I have a good career that I'm good at and I love, but it's a career that doesn't bring me into contact with people I can confide in, or  just chatter to, on a regular basis.  Even if I were a scientist, simply another form of what I am, my job would bring me into more regular contact with people, because I'd go into a lab every day.  A few years ago I moved to somewhere where I knew nobody, and since then I've made one close friend here.  At Otherhome I have friends, a few of them close, but first of all all these (including the one here) are new friendships, and second of all - and much more important - friends have their own lives, and families, and they go home.  As awful as it sounds, you don't build a life with friends, although you have friends in your life.  

What this means is, that I simply have no one to be with, and I have no one to simply be with.  I always thought of myself as pretty much a loner, but it turns out I'm much more socially oriented than I thought.  I don't mean I like social groups - as it happens, I intensely dislike large groups, and one of the worst things about my visit to Otherhome was that it wound up being dinner with a large group of people, when I would have much preferred three or four.  What I mean is, I need to have someone to tell myself to, and it turns out I need someone to support me, or to share my burdens in some way.  In the meeting today I told my Head of Department that part of why I want to leave here is that the only person I have to discuss my leaving here with is...myself.  No one says, "I don't want to pack up all those boxes again!"  or, "Okay, I'll drive the truck when we go," or, "So the South didn't work out for you.  That's good to know."  I have no one to give me courage, or push me to make the decision.  I give myself courage, and that means I have to be both supplier and expender.  And that's hard.  

That, I suppose, is why Mr.

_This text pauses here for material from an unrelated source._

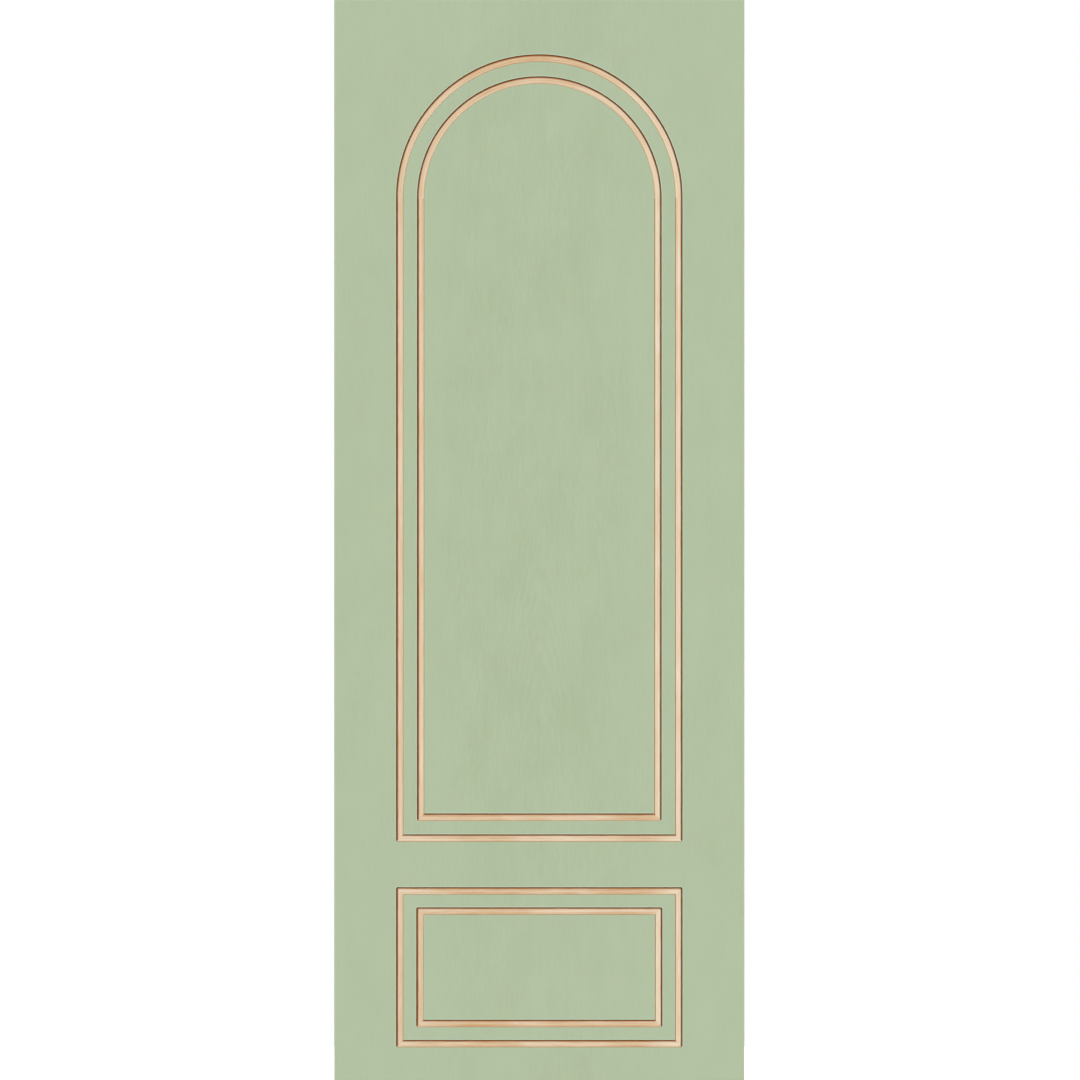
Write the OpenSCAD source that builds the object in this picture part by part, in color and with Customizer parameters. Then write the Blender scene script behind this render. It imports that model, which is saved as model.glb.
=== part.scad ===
// Flush door leaf with inlaid panel lines: a solid timber blank between two face boards.
// The front board carries two double outlines, a tall arched one above a low oblong one.
// Each outline is a routed groove with bare wood strips let in below the painted face.
// Upright leaf, front face towards -Y, origin on the floor under the middle of the leaf.

/* [Leaf] */
// Width of the leaf
leaf_w = 810; // [700:1:1000]
// Height of the leaf
leaf_h = 2134; // [1900:1:2600]
// Thickness of the leaf
leaf_t = 44; // [38:1:60]
// Chamfer along the outer edges of both face boards
edge_ease = 1.5; // [0.5:0.5:3]

/* [Blank] */
// Thickness of each face board
face_t = 10; // [9:0.5:12]
// Thickness of the lipping on each long edge
lipping_t = 8; // [6:1:15]
// Width of each stile
stile_w = 60; // [40:1:90]
// Height of the top rail
top_rail_h = 95; // [70:1:150]
// Height of the bottom rail
bottom_rail_h = 140; // [90:1:220]
// Diameter of the frame dowels
dowel_d = 12; // [8:1:16]
// Length of the frame dowels
dowel_len = 80; // [50:1:100]
// Distance of each dowel from the end of its joint
dowel_inset = 25; // [20:1:30]
// Glue gap around and beyond each dowel
dowel_fit = 0.2; // [0.1:0.1:0.5]

/* [Outlines] */
// Plain face beside the outlines
side_margin = 122.4; // [90:0.1:160]
// Plain face above the arch
top_margin = 108.2; // [80:0.1:180]
// Plain face below the lower panel
bottom_margin = 65.7; // [40:0.1:120]
// Height of the lower panel over its outer outline
lower_panel_h = 315.5; // [230:0.1:420]
// Plain face between the lower panel and the arched panel
mid_rail_h = 90.4; // [60:0.1:160]
// Step from the outer to the inner outline of the arched panel
arch_pitch = 41.3; // [25:0.1:60]
// Step from the outer to the inner outline of the lower panel
lower_pitch = 39.8; // [25:0.1:60]
// Drop of the inner arch's centre below the outer arch's centre
inner_arch_drop = 2; // [0:0.5:5]

/* [Grooves and strips] */
// Width of the grooves
groove_w = 14; // [10:0.5:20]
// Depth of the grooves
groove_d = 7; // [5:0.5:8]
// Radius that the cutter leaves in the outer corners of the grooves
cutter_r = 3; // [2:0.5:4]
// Thickness of the inlaid strips
strip_t = 3.5; // [2:0.5:4.5]
// Glue gap on each side of a strip
strip_fit = 0.15; // [0.1:0.05:0.3]

/* [Hidden] */
$fn = 96;

// Overrun that keeps cutting faces off the faces they cut through
over = 1;

// Core staves side by side, one node each
stave_count = 8;

// The blank: what lies between the face boards
core_t = leaf_t - 2 * face_t;
frame_w = leaf_w - 2 * lipping_t;
opening_w = frame_w - 2 * stile_w;
stave_w = opening_w / stave_count;
stave_len = leaf_h - top_rail_h - bottom_rail_h;

// The outlines, each as [half width, bottom, top or springing height]
outer_half = leaf_w / 2 - side_margin;
lower_top = bottom_margin + lower_panel_h;
arch_bottom = lower_top + mid_rail_h;
arch_spring = leaf_h - top_margin - outer_half;
outer_arch = [outer_half, arch_bottom, arch_spring];
inner_arch = [outer_half - arch_pitch, arch_bottom + arch_pitch, arch_spring - inner_arch_drop];
lower_outer = [outer_half, bottom_margin, lower_top];
lower_inner = [outer_half - lower_pitch, bottom_margin + lower_pitch, lower_top - lower_pitch];

// Depths measured from the middle of the leaf towards the front
front_y = -leaf_t / 2;
groove_floor_y = front_y + groove_d;

paint = "#b2c1a1";
bare_wood = "#e4ccac";
softwood = "#d9bd8b";
hardwood = "#b98d5e";

// Extrudes an outline drawn in width and height from depth y, t millimetres towards the front.
module towards_front(y, t) {
    translate([0, y, 0]) rotate([90, 0, 0]) linear_extrude(t) children();
}

// A block of the blank: left edge x, lower edge z, centred in the leaf's thickness.
module block(x, z, w, h) {
    translate([x, -core_t / 2, z]) cube([w, core_t, h]);
}

// Three-sided prisms that chamfer the four edges of the face at depth y; side is -1 on the front.
module edge_chamfers(y, side) {
    reach = edge_ease + over;
    corner = [[-over, -over], [reach, -over], [-over, reach]];
    for (end = [-1, 1]) {
        translate([end * leaf_w / 2, y, -over]) scale([-end, -side, 1])
            linear_extrude(leaf_h + 2 * over) polygon(corner);
        translate([-leaf_w / 2 - over, y, end < 0 ? 0 : leaf_h]) rotate([90, 0, 90])
            scale([-side, -end, 1]) linear_extrude(leaf_w + 2 * over) polygon(corner);
    }
}

// A face board whose outer face lies at depth y; side is -1 on the front and 1 on the back.
module face_board(y, side) {
    difference() {
        translate([-leaf_w / 2, side < 0 ? y : y - face_t, 0]) cube([leaf_w, face_t, leaf_h]);
        edge_chamfers(y, side);
    }
}

// A closed oblong with its lower corners rounded, and its upper corners too if round_top is true.
module oblong(half, bottom, top, r, round_top) {
    lift = round_top ? r : 0;
    translate([-half, bottom + r]) square([2 * half, top - lift - bottom - r]);
    if (r > 0) {
        translate([r - half, bottom]) square([2 * (half - r), top - bottom]);
        for (side = [-1, 1]) {
            translate([side * (half - r), bottom + r]) circle(r);
            if (round_top) translate([side * (half - r), top - r]) circle(r);
        }
    }
}

module half_disc(r, spring) {
    translate([0, spring]) intersection() {
        circle(r);
        translate([-2 * r, 0]) square([4 * r, 2 * r]);
    }
}

// The arched and the oblong outline, stepped in from its outer edge by inset.
module arched(outline, inset, r) {
    oblong(outline[0] - inset, outline[1] + inset, outline[2], r, false);
    half_disc(outline[0] - inset, outline[2]);
}

module framed(outline, inset, r) {
    oblong(outline[0] - inset, outline[1] + inset, outline[2] - inset, r, true);
}

// The band of an outline: the groove's own with gap 0, the strips' with the glue gap.
// The cutter rounds the band's outer corners and leaves its inner ones sharp.
module arched_band(outline, gap) {
    difference() {
        arched(outline, gap, cutter_r - gap);
        arched(outline, groove_w - gap, 0);
    }
}

module framed_band(outline, gap) {
    difference() {
        framed(outline, gap, cutter_r - gap);
        framed(outline, groove_w - gap, 0);
    }
}

// Wedges that part a band along its mitres: a foot, a head, and a side from the foot's mitre up.
// Their slanted edges run along the corners' diagonals, past both edges of the band.
module foot_wedge(outline) {
    half = outline[0];
    polygon([
        [-half - over, outline[1] - over], [half + over, outline[1] - over],
        [half - groove_w, outline[1] + groove_w], [groove_w - half, outline[1] + groove_w],
    ]);
}

module head_wedge(outline) {
    half = outline[0];
    polygon([
        [-half - over, outline[2] + over], [half + over, outline[2] + over],
        [half - groove_w, outline[2] - groove_w], [groove_w - half, outline[2] - groove_w],
    ]);
}

module side_wedge(outline, side, mitred_top) {
    half = outline[0];
    rise = mitred_top ? 1 : 0;
    polygon([
        [side * (half + over), outline[1] - over],
        [side * (half - groove_w), outline[1] + groove_w],
        [side * (half - groove_w), outline[2] - rise * groove_w],
        [side * (half + over), outline[2] + rise * over],
    ]);
}

// A strip: its outline raised from the groove's floor.
module strip() {
    color(bare_wood) towards_front(groove_floor_y, strip_t) children();
}

module arch_bend(outline) {
    strip() difference() {
        half_disc(outline[0] - strip_fit, outline[2]);
        translate([0, outline[2]]) circle(outline[0] - groove_w + strip_fit);
    }
}

module arch_side(outline, side) {
    strip() intersection() {
        arched_band(outline, strip_fit);
        side_wedge(outline, side, false);
    }
}

module arch_foot(outline) {
    strip() intersection() {
        arched_band(outline, strip_fit);
        foot_wedge(outline);
    }
}

module frame_side(outline, side) {
    strip() intersection() {
        framed_band(outline, strip_fit);
        side_wedge(outline, side, true);
    }
}

module frame_foot(outline) {
    strip() intersection() {
        framed_band(outline, strip_fit);
        foot_wedge(outline);
    }
}

module frame_head(outline) {
    strip() intersection() {
        framed_band(outline, strip_fit);
        head_wedge(outline);
    }
}

// The blank's four corner joints, two dowels in each, drawn with a gap all round for their holes.
module corner_dowels(gap) {
    heights = [
        dowel_inset, bottom_rail_h - dowel_inset,
        leaf_h - top_rail_h + dowel_inset, leaf_h - dowel_inset,
    ];
    for (side = [-1, 1], z = heights)
        translate([side * opening_w / 2, 0, z]) rotate([0, 90, 0])
            cylinder(d = dowel_d + 2 * gap, h = dowel_len + 2 * gap, center = true);
}

module stile(x) {
    color(softwood) difference() {
        block(x, 0, stile_w, leaf_h);
        corner_dowels(dowel_fit);
    }
}

module rail(z, h) {
    color(softwood) difference() {
        block(-opening_w / 2, z, opening_w, h);
        corner_dowels(dowel_fit);
    }
}

module lipping(x) {
    color(hardwood) block(x, 0, lipping_t, leaf_h);
}

module hinge_lipping() { lipping(-leaf_w / 2); }
module latch_lipping() { lipping(frame_w / 2); }
module hinge_stile() { stile(-frame_w / 2); }
module latch_stile() { stile(opening_w / 2); }
module top_rail() { rail(leaf_h - top_rail_h, top_rail_h); }
module bottom_rail() { rail(0, bottom_rail_h); }

module core_stave(i) {
    color(softwood) block(-opening_w / 2 + (i - 1) * stave_w, bottom_rail_h, stave_w, stave_len);
}

module frame_dowels() { color(hardwood) corner_dowels(0); }

module front_face() {
    color(paint) difference() {
        face_board(front_y, -1);
        towards_front(groove_floor_y, groove_d + over) {
            for (outline = [outer_arch, inner_arch]) arched_band(outline, 0);
            for (outline = [lower_outer, lower_inner]) framed_band(outline, 0);
        }
    }
}

module back_face() { color(paint) face_board(leaf_t / 2, 1); }

module outer_arch_bend() { arch_bend(outer_arch); }
module outer_arch_left() { arch_side(outer_arch, -1); }
module outer_arch_right() { arch_side(outer_arch, 1); }
module outer_arch_foot() { arch_foot(outer_arch); }
module inner_arch_bend() { arch_bend(inner_arch); }
module inner_arch_left() { arch_side(inner_arch, -1); }
module inner_arch_right() { arch_side(inner_arch, 1); }
module inner_arch_foot() { arch_foot(inner_arch); }
module lower_outer_top() { frame_head(lower_outer); }
module lower_outer_left() { frame_side(lower_outer, -1); }
module lower_outer_right() { frame_side(lower_outer, 1); }
module lower_outer_foot() { frame_foot(lower_outer); }
module lower_inner_top() { frame_head(lower_inner); }
module lower_inner_left() { frame_side(lower_inner, -1); }
module lower_inner_right() { frame_side(lower_inner, 1); }
module lower_inner_foot() { frame_foot(lower_inner); }

hinge_lipping();
latch_lipping();
hinge_stile();
latch_stile();
top_rail();
bottom_rail();
for (i = [1:stave_count]) {
    core_stave(i);
}
frame_dowels();
front_face();
back_face();
outer_arch_bend();
outer_arch_left();
outer_arch_right();
outer_arch_foot();
inner_arch_bend();
inner_arch_left();
inner_arch_right();
inner_arch_foot();
lower_outer_top();
lower_outer_left();
lower_outer_right();
lower_outer_foot();
lower_inner_top();
lower_inner_left();
lower_inner_right();
lower_inner_foot();
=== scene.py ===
# %% [markdown]
# # A painted flush door with inlaid wood lines
#
# The real object is a door leaf: a timber blank glued up between two face boards. The front board is
# veneered with oak, routed with closed grooves, and painted a matt sage green. Bare beech strips lie
# in the grooves a little below the paint, so each line has a lit floor and a shadow under one wall.
#
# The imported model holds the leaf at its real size. This script gives it its looks: a finer front
# board with softened edges, strips whose grain runs along them, and a finish for every surface.

import math

import bmesh
import bpy
import numpy as np
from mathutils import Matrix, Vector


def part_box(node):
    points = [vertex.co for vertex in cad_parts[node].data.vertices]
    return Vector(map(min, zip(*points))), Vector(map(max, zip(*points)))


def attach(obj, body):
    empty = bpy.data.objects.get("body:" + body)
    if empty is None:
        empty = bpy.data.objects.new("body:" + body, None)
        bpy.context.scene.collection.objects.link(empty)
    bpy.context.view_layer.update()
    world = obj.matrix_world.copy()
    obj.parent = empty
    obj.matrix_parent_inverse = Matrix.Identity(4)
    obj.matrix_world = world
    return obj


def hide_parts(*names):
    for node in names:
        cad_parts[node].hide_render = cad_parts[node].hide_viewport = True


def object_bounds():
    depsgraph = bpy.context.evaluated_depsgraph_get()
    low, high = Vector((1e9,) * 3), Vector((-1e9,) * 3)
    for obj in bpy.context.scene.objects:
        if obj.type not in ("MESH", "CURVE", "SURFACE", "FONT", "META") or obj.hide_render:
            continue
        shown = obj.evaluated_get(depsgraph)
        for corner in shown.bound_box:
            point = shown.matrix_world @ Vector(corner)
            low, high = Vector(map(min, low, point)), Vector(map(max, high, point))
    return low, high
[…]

Fallen mattered so much, and matters so much.  I have no one else.  I love my job; I love what I read, and I find it endlessly interesting, and I want a companion who'll find it interesting, too.  But there's no such person.  I love my hobby, and I could do it all night long, but there's no one to dance with in the kitchen, or to waltz with for a few tiny steps on the streets of Oxford (or wherever - I'm planning a research visit to Oxford, so it's much on my mind).  And I have these thoughts, you know?:  Do serial killers care about their victims' emotions?  How much is a fair price for a prostitute?  Are we really horrible, or really good? Will I end disorganized and often thoughtless, like my mom?  Am I nice?  Was William Blake crazy?  Did Byron mean that joke?  Did Hopkins mean that one?  What makes literature so great?  What happens after we die?  If your brain swelled enough, would it bulge out of your nose? Am I doing what's right?  How do we know what's right?  Have I been fair to my sister?  How do they get the newsprint off fish-and-chip paper?  They're not important, or really relevant, but they're my thoughts, and my questions, and I have to deal with them all alone.

Long long ago, now, when Boyfriend J. and I broke up, I decided  that I just couldn't do it anymore:  I couldn't make that kind of investment and have it end painfully.  So I told my friend J that I was just going to have a series of Celebrity Fantasy Boyfriends - celebrities that I would pretend were my boyfriend (serially).  Not in a stalker-y fantasist way:  I would pretend that they lived in Boston, where I happened to live then, and I would insert them into my life.  And I did.  Oh, now it occurs to me that I've told this story before.  But I have to continue.  Anyway, the Celebrity Fantasy Boyfriends were really successful.  If I went shopping and wanted someone to help me make decisions, I would pretend that whichever CFB I was on was with me, and we'd discuss things in my head; I'd supply both sides of the conversation.  If I was having trouble with my thesis, I'd chat with the CFB about it - some of them turned out to have remarkably good ideas.  And it was funny, and sort of cute, if rather eccentric.  But I was always still alone.  And if I did it now, it wouldn't be cute or funny:  it would be pathetic.  And since I've been alone a lot longer, it would also be vastly painful.  The reminder of my alone-ness that it would provoke would be commensurately higher.

The fact is, friends and work and hobbies and interests cannot take the place of a partner.  And because I, in fact, have very few friends, and am a grown-up with a grown-up's life, and with a job that's particularly isolated, I am really, basically, almost always alone.

If I don't stop this, I'll cry again, and since that would be prompted crying it would be self-indulgent.  Instead I'll say that one of the things I thought while I was crying was that I really hoped it wouldn't last that long, because I had an eye doctor's appointment later.  As it happened, it didn't last that long.  As it also happened, I did feel myself starting to cry again on the way to the eye doctor, but I stopped myself - I was worried that having cry-y eyes would somehow mess up my field of vision test.  I have a family history of glaucoma, and since I have inherited the family terrible vision, I'm always worried that I've inherited that, too.  In fact, however, it appears I have, at least for the moment, not!  Hurrah!  My field of vision is fine, and although I have a quirk in my right eye it is not even pre-glaucomic.  So although I seem to have inherited every other negative distaff trait going, for another year I have slipped out of the noose on that one.  And so, we might say, today has been both a bad eye day and a good eye day.